Mais si cette extension du problème peut être intéressante pour l’épistémologie, elle l’est à coup sûr pour le psychologue. D’une manière générale, tout ce qui concerne les relations entre les structures logico-mathématiques et l’action intéresse la psychologie contemporaine, parce que ces relations sont de nature à éclairer la question toujours actuelle de savoir ce que la pensée doit au langage et à la vie sociale et ce qu’elle doit plus profondément aux coordinations de l’action elle-même. Mais, en second lieu, en centrant la question de l’analytique et du synthétique sur celle des relations entre l’inférence et la constatation nous touchons à un point sur lequel convergent de nombreux courants d’idées de la psychologie contemporaine.
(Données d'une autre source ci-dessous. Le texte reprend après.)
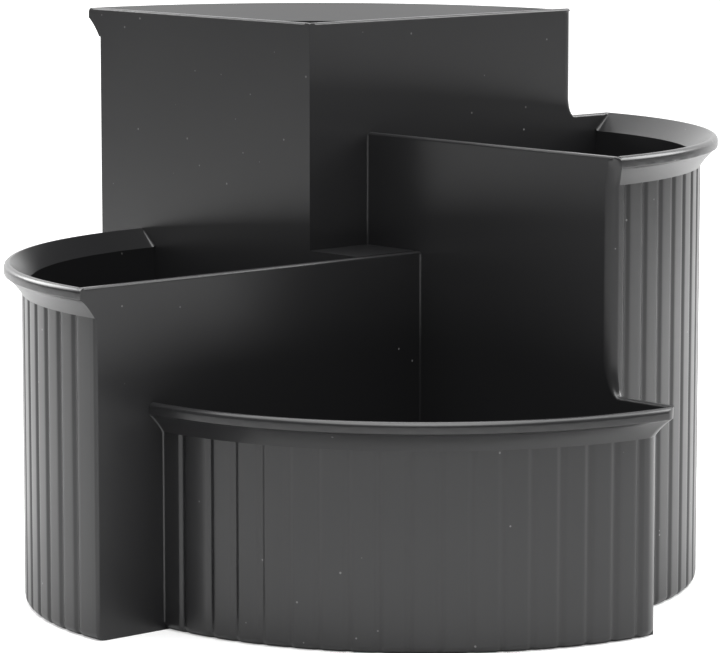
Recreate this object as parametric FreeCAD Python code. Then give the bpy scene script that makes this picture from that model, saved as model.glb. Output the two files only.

Partout où l’empirisme et l’associationnisme classiques nous avaient habitués à ne parler que d’enregistrements sensoriels ou perceptifs, de tâtonnements exclusivement orientés par les échecs et les réussites, bref de constatations à des degrés divers, nous sommes aujourd’hui beaucoup plus sensibles aux attitudes proprement actives du sujet : qu’il s’agisse des « hypothèses » dans le comportement sensori-moteurs d’animaux comme les rats, ou dans la perception en général, ou qu’il s’agisse des nombreux intermédiaires dont on commence à soupçonner l’existence entre la perception et la représentation, partout l’inférentiel tend à reprendre du terrain sur la constatation. En cherchant à serrer d’un peu près un problème qui met sans cesse en cause la relation entre ces deux termes, nous croyons donc servir la psychologie autant que l’épistémologie génétique.